# Any idea how wide a 04 chevy tahoe, including mirrors, is?



## Bulldawg76 (Sep 8, 2006)

or does anyone know the length of the mirror.  The width, exculding mirrors, is easily found online, but I need the total width to see if one would fit in my garage.

Does anyone know if a tahoe will fit in a 9 ft wide garage?

Thanks.


----------



## Bulldawg76 (Sep 12, 2006)

*c'mon, somebody's gots to know..........*

...............


----------



## BROWNING7WSM (Sep 12, 2006)

Don't know the width, but my full size 02 F-150 will fit in a 9' wide garage with ease. I'm sure you won't have a problem.


----------



## NC Hunter (Sep 13, 2006)

My 2005 Silverado 1500 is only 1/2 inch narrower than a Tahoe and it fits into an 8' garage. Granted I have to retract the mirrors but there's an automatic feature to do that with both side mirrors.
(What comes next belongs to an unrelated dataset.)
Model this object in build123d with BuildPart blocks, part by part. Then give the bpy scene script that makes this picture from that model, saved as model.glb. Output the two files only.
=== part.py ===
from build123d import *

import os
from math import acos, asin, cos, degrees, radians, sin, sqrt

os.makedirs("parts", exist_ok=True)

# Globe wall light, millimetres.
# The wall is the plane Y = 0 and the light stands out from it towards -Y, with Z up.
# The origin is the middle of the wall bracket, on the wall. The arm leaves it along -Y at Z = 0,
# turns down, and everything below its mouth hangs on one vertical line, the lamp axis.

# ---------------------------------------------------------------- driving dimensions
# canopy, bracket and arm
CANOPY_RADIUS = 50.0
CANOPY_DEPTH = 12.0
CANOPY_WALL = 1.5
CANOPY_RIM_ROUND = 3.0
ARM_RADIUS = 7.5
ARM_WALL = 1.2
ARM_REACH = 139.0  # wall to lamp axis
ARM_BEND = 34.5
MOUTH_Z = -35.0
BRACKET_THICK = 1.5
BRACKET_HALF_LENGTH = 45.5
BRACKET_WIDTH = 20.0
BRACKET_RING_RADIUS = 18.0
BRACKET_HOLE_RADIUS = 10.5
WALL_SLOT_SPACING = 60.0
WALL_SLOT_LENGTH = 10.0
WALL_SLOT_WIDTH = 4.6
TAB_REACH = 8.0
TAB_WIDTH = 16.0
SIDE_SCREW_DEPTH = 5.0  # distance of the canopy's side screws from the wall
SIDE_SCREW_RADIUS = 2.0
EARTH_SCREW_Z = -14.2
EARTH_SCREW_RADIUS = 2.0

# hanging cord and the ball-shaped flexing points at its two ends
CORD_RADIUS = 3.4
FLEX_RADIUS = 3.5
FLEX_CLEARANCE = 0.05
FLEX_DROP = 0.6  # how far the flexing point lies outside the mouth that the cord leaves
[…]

I'd say your Tahoe would fit a 9' garage just fine and have the same option to retract the mirrors just in case.


----------



## GeauxLSU (Sep 13, 2006)

Bulldawg76 said:


> Does anyone know if a tahoe will fit in a 9 ft wide garage?


I don't think any passenger vehicles are wider than 8' and that's probably only the H1.  
It'll fit.  Not sure how you'll open the doors but it'll fit.


----------



## W4DSB (Sep 14, 2006)

it would have to fit in a 9' garage wouldn't it?
over 102" is a wide load and requires a permit in Ga.


----------



## Bulldawg76 (Sep 14, 2006)

thanks everybody, specs say that it's 76.3" wide w/out mirrors, the mirrors are the catch and depending on how much they add to the width could make it really tight.  On paper it could be 1mm more narrow than the door and would fit.  Just hoping for someone that had a tahoe and a 9 ft garage opening to shed some light.  Nothing better than first hand experience.  Thanks again everybody, even the TennRsee fan.


----------



## GeauxLSU (Sep 14, 2006)

Bulldawg76 said:


> thanks everybody, specs say that it's 76.3" wide w/out mirrors, the mirrors are the catch and depending on how much they add to the width could make it really tight.  On paper it could be 1mm more narrow than the door and would fit.  Just hoping for someone that had a tahoe and a 9 ft garage opening to shed some light.  Nothing better than first hand experience.  Thanks again everybody, even the TennRsee fan.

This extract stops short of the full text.